El otro crimen perfecto de Florida

Me desperté por el olor y ella estaba ahí. Había pasado una eternidad o eso parecía. Éramos monstruos, irreconocibles. Escuchamos las más disparatadas hipótesis, aunque, mi prima y yo, seguíamos sin entender nada.

Por unas líneas de fiebre no podía estar sucediéndonos eso. Yo misma había llamado al médico, le abrí, la revisó y compré el medicamento. Dos días iba a quedarse Claudia para ayudarme con los arreglos florales y terminó enfermándose.

Necesité ayuda y elegí llamarlo a él. Llevamos los elementos a la habitación, y entre los tres, acomodamos las flores, forramos los alambres y organizamos el arreglo. Él nos dio una idea fundamental: inyectarle un líquido a las flores que las mantendría vivas mucho tiempo más. Así lo hicimos, aunque en sólo segundos se marchitaron.

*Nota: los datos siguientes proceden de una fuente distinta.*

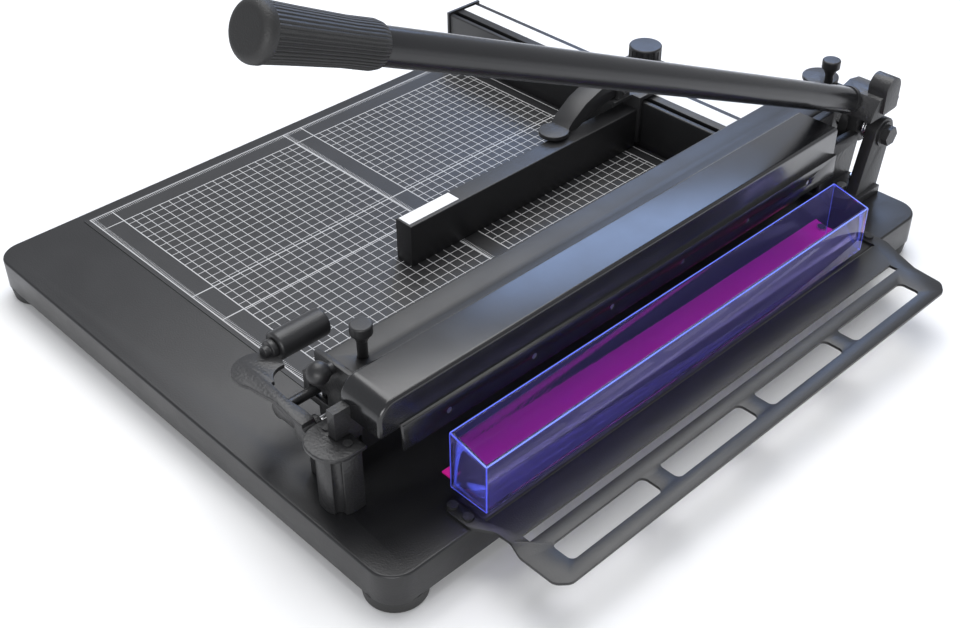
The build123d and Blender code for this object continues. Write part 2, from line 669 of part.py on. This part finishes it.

Él empezó a sentirse mal y supuso que mi prima lo había contagiado, así que decidió tomarse las dos pastillas que el médico había recetado. A los pocos minutos, Claudia volaba, otra vez, de fiebre. Me ayudó a llevarla a la baño y esperó en la puerta. Le saqué la ropa y llené la bañadera con agua bien fría. No terminé de hacerlo cuando empecé a sentirme morir. Me saqué la ropa y me metí al lado de ella. Así nos encontraron, juntas y desnudas, en la bañera. Lo que pasó después es tan sólo una leyenda judicial más.